SYNTHESIS AND CHARACTERIZATION OF POLYURETHANE-STARCH COMPOSITES FOR ENHANCED IMPACT RESISTANCE

Abstract

Polyurethane (PU) has emerged as a prominent polymer in various industries, owing to its versatile applications and desirable properties. This research aims to enhance the impact resistance quality of PU by incorporating starch as a sustain-able additive, which will contribute to the development of more durable and reliable polyurethane materials for multiple industries. Starch, a plentiful natural resource, offers advantages of affordability, biodegradability, widespread availability, and environmental friendliness, which makes it an optimal additive choice for this research.
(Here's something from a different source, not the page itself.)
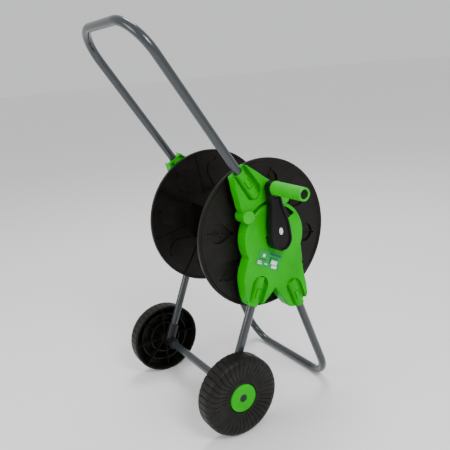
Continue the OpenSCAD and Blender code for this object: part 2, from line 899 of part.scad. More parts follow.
module inlet_elbow() {
    color("#2c2c2c") at_axis() difference() {
        union() {
            rod_x(-face_x - 3, -face_x, boss_r);
            rod_x(inlet_x - elbow_r, -face_x, elbow_r);
            translate([inlet_x, 0, 0]) rotate([180, 0, 0]) {
                cylinder(h = elbow_r + 2, r = nipple_r + 2);
                translate([0, 0, elbow_r + 2]) nipple();
            }
        }
        rod_x(inlet_x - 4, -face_x + over, swivel_r + running_fit);
        translate([inlet_x, 0, 0]) rotate([180, 0, 0]) cylinder(h = 80, r = water_r);
        at_inlet_screws() rod_x(-face_x - 3 - over, -face_x + over, inlet_screw_r + push_fit);
    }
}

module inlet_screws() {
    color("#8d9092") at_axis() at_inlet_screws() {
        rod_x(-face_x - 3, -face_x + inlet_screw_in - 2, inlet_screw_r - push_fit);
        rod_x(-face_x - 5.5, -face_x - 3, inlet_screw_r + 2);
    }
}

handle_tube();
upper_bracket();  // upper_bracket_crank
other_side() upper_bracket();  // upper_bracket_far
bracket_pins();
side_plate();  // side_plate_crank
side_plate_far();
hub_bush();  // hub_bush_crank
other_side() hub_bush();  // hub_bush_far
side_label();
rear_leg();  // rear_leg_crank
other_side() rear_leg();  // rear_leg_far
foot_tube();
axle_tube();
axle_joint();  // axle_joint_crank
other_side() axle_joint();  // axle_joint_far
axle_rod();
axle_retainers();
wheel_washers();
wheel();  // wheel_crank
other_side() wheel();  // wheel_far
wheel_cap();  // wheel_cap_crank
other_side() wheel_cap();  // wheel_cap_far
reel_disc_crank();
reel_disc_far();
drum_stave(stave_mids[0]);  // drum_stave_upper
drum_stave(stave_mids[1]);  // drum_stave_lower
drum_screws();
crank_lever();
crank_bolt();
grip_spindle();
crank_grip();
swivel_tube();
swivel_seal();
outlet_elbow();
inlet_elbow();
inlet_screws();
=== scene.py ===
import bpy
import bmesh
import math
from mathutils import Matrix, Vector


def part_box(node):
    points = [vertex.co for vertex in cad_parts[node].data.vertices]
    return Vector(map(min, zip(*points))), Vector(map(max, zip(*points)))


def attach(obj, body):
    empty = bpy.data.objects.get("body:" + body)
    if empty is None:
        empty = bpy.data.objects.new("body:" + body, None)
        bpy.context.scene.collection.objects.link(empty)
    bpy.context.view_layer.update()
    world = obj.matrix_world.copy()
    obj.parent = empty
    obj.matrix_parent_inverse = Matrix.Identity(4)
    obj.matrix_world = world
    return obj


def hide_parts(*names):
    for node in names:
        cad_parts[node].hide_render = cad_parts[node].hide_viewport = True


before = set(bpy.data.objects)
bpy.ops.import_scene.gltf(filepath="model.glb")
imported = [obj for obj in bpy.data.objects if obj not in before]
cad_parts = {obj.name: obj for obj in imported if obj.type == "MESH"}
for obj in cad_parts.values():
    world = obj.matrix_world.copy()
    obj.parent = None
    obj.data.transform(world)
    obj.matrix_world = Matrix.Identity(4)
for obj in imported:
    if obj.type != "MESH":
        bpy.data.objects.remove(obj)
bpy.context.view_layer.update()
print("frame loaded with", len(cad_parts), "nodes")

mm = 0.001
discLow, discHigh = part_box("reel_disc_crank")
axleLow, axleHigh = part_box("axle_tube")
middleX = (axleLow.x + axleHigh.x) / 2      # the cart's own middle, between the wheels
hub = Vector((middleX, (discLow.y + discHigh.y) / 2, (discLow.z + discHigh.z) / 2))


# Colours are written as sRGB hex and turned linear here.
def hexColour(code):
    parts = [int(code[i:i + 2], 16) / 255 for i in (0, 2, 4)]
    return [c / 12.92 if c <= 0.04045 else ((c + 0.055) / 1.055) ** 2.4 for c in parts] + [1.0]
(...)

The synthesis process involves the combination of starch with two polyols, namely glycerol and castor oil. Afterwards, the polymerization process begins with the introduction of toluene diisocyanate (TDI) and addition of dibutyltin dilaurate (DBTL) as a catalyst. Various proportions of glycerol to castor oil were evaluated during the synthesis process to generate a series of polyurethane samples, aiming to identify the optimal ratio that provides the highest impact resistance. Subsequently, the impact resistance capability of polyurethanes (Pus) was further explored by introducing varying quantities of castor oil into the synthesis process. After the preparation of all the PU samples, the two most promising formulations, one with starch and one without starch, were selected for further analysis using Fourier Transform Infrared Spectroscopy (FTIR). Achieved results showed that starch addition improves impact resistance, as indicated by the presence of hydroxyl (OH) groups. The successful completion of the reaction confirms starch’s effectiveness as an eco-friendly and cost-effective additive for enhancing impact resistance in polyurethane.